Even fully trained Shibas benefit from being off-leash only in fenced or legally designated areas. Open wilderness off-leash is generally a poor match for the breed long-term, regardless of training quality.

Troubleshooting Common Problems

If your Shiba ignores recall, the cause is almost always one of three things: the reward is too low, the cue has been poisoned by previous punishment, or the dog was called away from something more valuable. Go back to easier settings, raise the reward value, and never call the dog to end something fun unless you have to. A dog that only gets recalled for bath time, crate time, or leaving the park will learn to run the other way.

Start today with three 5-minute sessions indoors, a clicker or marker word, and a pocket full of chicken. Six months from now, that small investment is the difference between a Shiba you can trust in a field and one you are still chasing down the street.

FAQ

At what age should I start recall training with my Shiba Inu?

Begin name recognition and marker-word games at 8 weeks.
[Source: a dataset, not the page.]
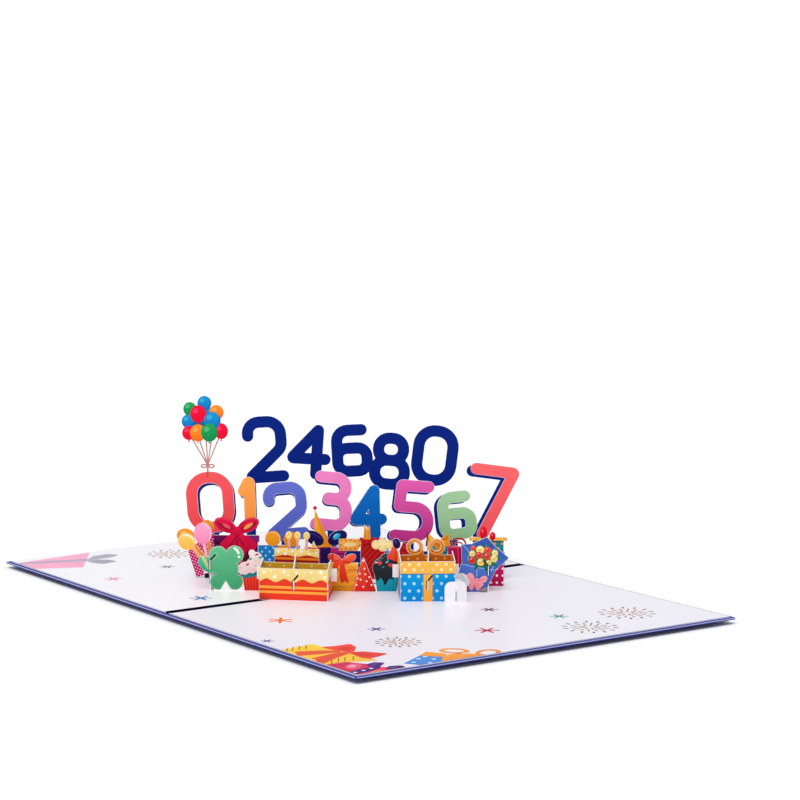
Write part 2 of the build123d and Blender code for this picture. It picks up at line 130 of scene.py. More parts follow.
def inkClouds(tree, shader, colourSocket):
    # the ink's own colour, a little lighter and darker in soft clouds
    cloud = addNode(tree, "ShaderNodeTexNoise", inputs={"Scale": 1.0, "Detail": 5.0, "Roughness": 0.65},
                    links={"Vector": objectScale(tree, paperLook["cloud"])})
    amount = paperLook["blotch"]
    shade = addNode(tree, "ShaderNodeMapRange",
                    inputs={"From Min": 0.3, "From Max": 0.7, "To Min": 1 - amount, "To Max": 1 + amount},
                    links={"Value": cloud.outputs["Fac"]})
    tone = addNode(tree, "ShaderNodeVectorMath", {"operation": "SCALE"},
                   links={"Vector": colourSocket, "Scale": shade.outputs["Result"]})
    tree.links.new(tone.outputs["Vector"], shader.inputs["Base Color"])


def offsetInk(name, roughness, sheen, coat):
    # Offset ink on coated card: clean flat colour that each print carries as an attribute,
    # with faint clouds, a soft sheen and a trace of fibre
    inputs = {"Roughness": roughness, "Specular IOR Level": sheen, "Coat Weight": coat, "Coat Roughness": 0.1}
    material, tree, shader = newMaterial(name, inputs)
    fibreBump(tree, shader, 0.2)
    colour = addNode(tree, "ShaderNodeAttribute", {"attribute_name": "ink"})
    inkClouds(tree, shader, colour.outputs["Color"])
    return material


def navyCard(name, colour):
    # Navy sheet printed on both faces: deep even blue with a soft sheen
    material, tree, shader = newMaterial(name, {"Roughness": 0.5, "Specular IOR Level": 0.08})
    fibreBump(tree, shader, 0.25)
    base = addNode(tree, "ShaderNodeRGB")
    base.outputs[0].default_value = linear(colour)
    inkClouds(tree, shader, base.outputs[0])
    return material


def plainCard(name, colour):
    # Uncoated white card as it comes from the cutter: matt, with visible fibre
    inputs = {"Roughness": 0.6, "Specular IOR Level": 0.3, "Base Color": linear(colour)}
    material, tree, shader = newMaterial(name, inputs)
    fibreBump(tree, shader, 0.5)
    return material


def coatedCard(name, colour):
    # Coated and varnished card: even colour under a clear gloss that mirrors what stands on it
    inputs = {"Roughness": 0.4, "Specular IOR Level": 0.35, "Base Color": linear(colour),
              "Coat Weight": 0.12, "Coat Roughness": 0.12}
    material, tree, shader = newMaterial(name, inputs)
    fibreBump(tree, shader, 0.06)
    return material


coverLook = {
    "halfLength": 100.0,
    "halfDepth": 150.0,
    "edgeBand": 0.02,  # what counts as the cut edge, measured inwards
    "edgeShadeTop": 0.4,  # over this height the cut edge shows bare paper; under it the edge keeps the navy as painted shade
    "ink": "#061C80",
    "cut": "#A6ABDD",
}


def laminatedCover(name):
    # Navy laminated cover: glossy blue on its faces, and pale paper where its edge is cut, with navy painted
    # as shade on the lower part of that edge
    material, tree, shader = newMaterial(name, {"Roughness": 0.4, "Specular IOR Level": 0.25})
    fibreBump(tree, shader, 0.06)
    place = addNode(tree, "ShaderNodeTexCoord")
    axes = addNode(tree, "ShaderNodeSeparateXYZ", links={"Vector": place.outputs["Object"]})
    onEdge = []
    for axis, half in (("X", coverLook["halfLength"]), ("Y", coverLook["halfDepth"])):
        size = addNode(tree, "ShaderNodeMath", {"operation": "ABSOLUTE"}, links={0: axes.outputs[axis]})
        inner = (half - coverLook["edgeBand"]) * mm
        beyond = addNode(tree, "ShaderNodeMath", {"operation": "GREATER_THAN"}, {1: inner},
                         {0: size.outputs[0]})
        onEdge.append(beyond.outputs[0])
    either = addNode(tree, "ShaderNodeMath", {"operation": "MAXIMUM"}, links={0: onEdge[0], 1: onEdge[1]})
    upper = addNode(tree, "ShaderNodeMath", {"operation": "GREATER_THAN"}, {1: coverLook["edgeShadeTop"] * mm},
                    {0: axes.outputs["Z"]})
    bare = addNode(tree, "ShaderNodeMath", {"operation": "MULTIPLY"},
                   links={0: either.outputs[0], 1: upper.outputs[0]})
    colour = addNode(tree, "ShaderNodeMix", {"data_type": "RGBA"},
                     {6: linear(coverLook["ink"]), 7: linear(coverLook["cut"])}, {0: bare.outputs[0]})
    tree.links.new(colour.outputs[2], shader.inputs["Base Color"])
    return material


sheetFinish = {
    "cover": laminatedCover("navyLaminatedCover"),
    "far_liner": coatedCard("whiteGlossCard", "#F7F6FB"),
    # the near liner is the same gloss card made a little darker and more lilac: painted shade
    "near_liner": coatedCard("paintedShadeGlossCard", "#EEECF5"),
    "back_row": navyCard("navyPrintedCard", "#00227F"),
}
cutCard = plainCard("whiteCutCard", "#F2F1F4")
for nodeName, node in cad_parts.items():
    for slotOfNode in node.material_slots:
        slotOfNode.material = sheetFinish.get(nodeName, cutCard)
sheetInk = offsetInk("offsetInkOnCard", roughness=0.5, sheen=0.06, coat=0.0)
linerInk = offsetInk("offsetInkUnderGloss", roughness=0.5, sheen=0.12, coat=0.06)
# matt dark ink for the painted shade along the fold
foldShadeInk = offsetInk("mattFoldShadeInk", roughness=0.9, sheen=0.0, coat=0.0)
print("sheets finished")


# Printed shapes. A shape is a pair: a field that gives each point's distance from the shape's
# edge, negative inside, and the box that holds it, all in mm on the sheet.
everywhere = (-1e4, 1e4, -1e4, 1e4)


def boxOf(points, margin=0.0):
    points = np.array(points, float)
    low, high = points.min(0) - margin, points.max(0) + margin
    return low[0], high[0], low[1], high[1]


def disc(x, z, radius):
    # distance from the middle, less the radius
    def field(u, v):
        return np.hypot(u - x, v - z) - radius
    return field, (x - radius, x + radius, z - radius, z + radius)


def oval(x, z, halfWidth, halfHeight, turn=0.0):
    # distance scaled by the ellipse's own gradient, close to true near its edge
    c, s = cosSin(turn)
    reach = max(halfWidth, halfHeight)

    def field(u, v):
        a = (u - x) * c + (v - z) * s
        b = (v - z) * c - (u - x) * s
        near = np.hypot(a / halfWidth, b / halfHeight)
        slope = np.hypot(a / halfWidth ** 2, b / halfHeight ** 2) + 1e-9
        return near * (near - 1) / slope
    return field, (x - reach, x + reach, z - reach, z + reach)


def block(x0, x1, z0, z1, corner=0.0):
    # distance outside a box plus the larger inside distance, with rounded corners
    def field(u, v):
        a = np.abs(u - (x0 + x1) / 2) - (x1 - x0) / 2 + corner
        b = np.abs(v - (z0 + z1) / 2) - (z1 - z0) / 2 + corner
        return np.hypot(np.maximum(a, 0), np.maximum(b, 0)) + np.minimum(np.maximum(a, b), 0) - corner
    return field, (x0, x1, z0, z1)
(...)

Formal recall with the cue word and high-value rewards can start at 10-12 weeks, in short 5-minute indoor sessions.

Can a Shiba Inu ever be fully trusted off-leash?

Some Shibas reach a high level of reliability in fenced or low-distraction areas, but the breed's prey drive and independent nature mean most owners should restrict true off-leash freedom to securely enclosed spaces throughout the dog's life.

What is the single best recall reward for a Shiba?

Most Shibas respond strongly to freeze-dried chicken, liver, or a brief game of tug. Identify your individual dog's top three motivators and reserve them exclusively for recall work.

Should I use an e-collar for Shiba recall training?

Most breed-experienced trainers recommend against e-collars for Shiba Inus. The breed's sensitivity and independent streak mean that punishment-based methods often damage trust and can increase flight risk rather than improve recall.